To be considered* for an “A” grade, students do all of the above, and two additional assignments.

·      Read a course-related book, create some written report/reflection, and present the main concepts to the class in a fun and interesting way.

·      Working in a group or individually, use the engineering design cycle and provided tools to create a solar oven and excel model (each individual in the group must create their own excel model) or some comparable project related to your field.



* Tests:  There will be a midterm and final exam on core concepts developed in the course.  Students must demonstrate quantitative and conceptual proficiency on exams to earn the contracted grade.


Note:  Any modification to the above requirements must be arranged in advance with the instructor.


C. Arizona Board of Regents and ASU policies:

Each student is expected to work a minimum of 45 hours per semester hour of credit.

Pass-fail is not an option for graduate courses.

“B” grade means average; 3.0 GPA is minimum requirement for MNS & other graduate degrees.
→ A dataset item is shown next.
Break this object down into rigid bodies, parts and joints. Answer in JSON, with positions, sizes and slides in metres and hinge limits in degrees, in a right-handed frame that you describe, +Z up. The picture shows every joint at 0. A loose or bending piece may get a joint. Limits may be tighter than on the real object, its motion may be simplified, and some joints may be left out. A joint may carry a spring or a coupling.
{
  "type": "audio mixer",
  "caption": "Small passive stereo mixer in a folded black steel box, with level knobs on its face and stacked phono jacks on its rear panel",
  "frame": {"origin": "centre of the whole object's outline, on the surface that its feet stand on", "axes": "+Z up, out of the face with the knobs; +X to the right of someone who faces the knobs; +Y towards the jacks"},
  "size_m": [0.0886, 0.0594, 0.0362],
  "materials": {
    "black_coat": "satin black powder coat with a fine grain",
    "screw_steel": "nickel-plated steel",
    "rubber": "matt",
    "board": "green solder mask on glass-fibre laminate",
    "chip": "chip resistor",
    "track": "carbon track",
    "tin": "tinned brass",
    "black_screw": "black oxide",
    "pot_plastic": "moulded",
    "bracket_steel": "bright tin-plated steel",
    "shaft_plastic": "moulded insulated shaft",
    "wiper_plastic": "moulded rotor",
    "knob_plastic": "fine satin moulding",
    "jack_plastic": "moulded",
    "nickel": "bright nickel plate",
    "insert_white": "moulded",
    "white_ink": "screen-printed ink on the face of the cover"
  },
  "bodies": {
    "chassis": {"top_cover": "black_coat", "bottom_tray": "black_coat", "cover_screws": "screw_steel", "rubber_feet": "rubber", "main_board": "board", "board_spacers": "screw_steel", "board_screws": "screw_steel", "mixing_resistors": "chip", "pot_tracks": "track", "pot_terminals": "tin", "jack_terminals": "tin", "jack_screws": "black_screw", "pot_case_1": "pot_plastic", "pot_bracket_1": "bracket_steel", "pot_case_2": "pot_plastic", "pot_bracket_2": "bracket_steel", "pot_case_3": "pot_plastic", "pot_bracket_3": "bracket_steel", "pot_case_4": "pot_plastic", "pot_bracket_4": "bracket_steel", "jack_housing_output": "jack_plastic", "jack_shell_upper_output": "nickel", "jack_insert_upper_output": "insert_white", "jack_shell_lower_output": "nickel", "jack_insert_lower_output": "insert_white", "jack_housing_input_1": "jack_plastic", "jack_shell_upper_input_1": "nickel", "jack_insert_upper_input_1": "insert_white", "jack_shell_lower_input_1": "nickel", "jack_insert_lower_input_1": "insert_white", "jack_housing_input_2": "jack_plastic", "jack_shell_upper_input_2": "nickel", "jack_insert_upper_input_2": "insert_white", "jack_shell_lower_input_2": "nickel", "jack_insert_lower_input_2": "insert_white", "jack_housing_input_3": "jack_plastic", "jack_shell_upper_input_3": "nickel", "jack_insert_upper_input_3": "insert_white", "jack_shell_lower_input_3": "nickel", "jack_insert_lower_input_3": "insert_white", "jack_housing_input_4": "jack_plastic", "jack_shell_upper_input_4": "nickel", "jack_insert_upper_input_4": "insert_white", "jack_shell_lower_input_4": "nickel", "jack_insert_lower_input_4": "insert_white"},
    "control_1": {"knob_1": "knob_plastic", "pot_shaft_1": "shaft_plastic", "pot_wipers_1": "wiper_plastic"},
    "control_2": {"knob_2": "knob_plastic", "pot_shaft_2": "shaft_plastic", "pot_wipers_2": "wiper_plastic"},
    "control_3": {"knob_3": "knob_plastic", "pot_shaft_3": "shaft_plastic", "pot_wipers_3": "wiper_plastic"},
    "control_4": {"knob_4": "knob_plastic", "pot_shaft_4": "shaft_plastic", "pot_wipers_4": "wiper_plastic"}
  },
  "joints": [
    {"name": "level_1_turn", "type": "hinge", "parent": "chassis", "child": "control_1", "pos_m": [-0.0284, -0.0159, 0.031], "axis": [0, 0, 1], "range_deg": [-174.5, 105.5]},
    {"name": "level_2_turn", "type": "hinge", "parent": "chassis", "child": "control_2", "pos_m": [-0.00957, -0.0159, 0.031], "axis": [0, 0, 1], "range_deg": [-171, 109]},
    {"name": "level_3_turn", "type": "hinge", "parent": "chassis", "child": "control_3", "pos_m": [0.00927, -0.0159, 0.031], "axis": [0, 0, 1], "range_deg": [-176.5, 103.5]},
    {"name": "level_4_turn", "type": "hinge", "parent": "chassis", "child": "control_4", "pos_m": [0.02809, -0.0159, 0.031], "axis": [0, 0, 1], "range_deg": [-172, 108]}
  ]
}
Incomplete: only for special circumstances. Must finish course within 1 year, or it becomes “E”.

An instructor may drop a student for non-attendance during the first two class days (in summer).

An instructor may withdraw a student with a mark of "W" or a grade of "E" only in cases of disruptive classroom behavior."
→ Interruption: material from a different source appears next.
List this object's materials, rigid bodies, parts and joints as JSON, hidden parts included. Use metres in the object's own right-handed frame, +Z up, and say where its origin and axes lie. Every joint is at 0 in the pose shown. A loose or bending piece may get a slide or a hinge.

D.  Academic dishonesty policy: Refer to . Students who suspect a policy violation are encouraged to discuss their concerns with the instructor. ASU has a grade of "XE" which can become part of a transcript and permanent academic records and explicitly means that the student failed a course because of academic dishonesty.          


E. Disability policy: Qualified students with disabilities who require disability accommodations in this course are encouraged to make their requests to the instructor on the first class day or before. Note: Prior to receiving disability accommodations, verification of eligibility from the Disability Resource Center (DRC) is required. Disability information is confidential.